Good things don’t usually last forever however and while the end of this golden period of great mortgage deals won’t be a surprise to the vast majority of prospective and current homeowners, many have become accustomed to a decade of low rates. Homeowners on variable rates will finally see their average mortgage payments rise, which combined with higher inflation will mean that some households start to feel the pinch.

This, combined with current political uncertainty around Brexit and yet another housing minister in charge, could further add to the trepidation of potential sellers although yesterday’s Nationwide house price index which showed house prices accelerating on the year and more homes coming on to the market was a pleasant surprise.”

David Westgate, Group Chief Executive at Andrews Property Group, comments: “It was widely expected, certainly by the media and economists, that the Bank of England would decide to increase the base rate from 0.5 % to 0.75 % today. Now that this has been confirmed and given that it had been predicted for some time, it is very unlikely to cause any shock waves in the property market.

We mustn’t forget that rates are still at a record low and have been for 10 Years. Indeed, we should remind ourselves that back in 2008, before the economic dip, the base rate was around 5%!
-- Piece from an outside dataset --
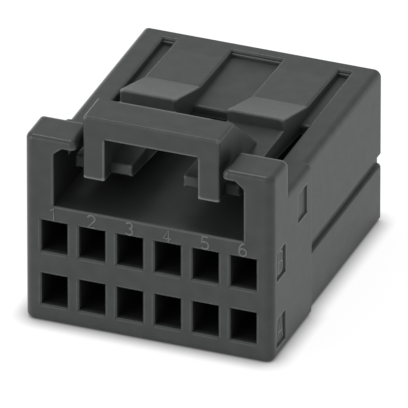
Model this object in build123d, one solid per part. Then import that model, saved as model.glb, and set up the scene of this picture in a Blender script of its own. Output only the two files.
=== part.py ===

What this means, is that in recent times, many people have opted for fixed rate mortgages to take advantage of these historically low rates. Mortgages on floating rates, meanwhile, that would be subject to adjustment after today’s announcement are currently at a record low. Many borrowers are, therefore, protected against any resultant uplift in mortgage costs.

In terms of property values, irrespective of today’s news, we are already seeing a natural adjustment in pricing across many of our operating areas and this is quite simply because property costs are related to affordability. Confidence continues to underpin the property market and consumers should, therefore, still view a property purchase as a medium to long term investment.”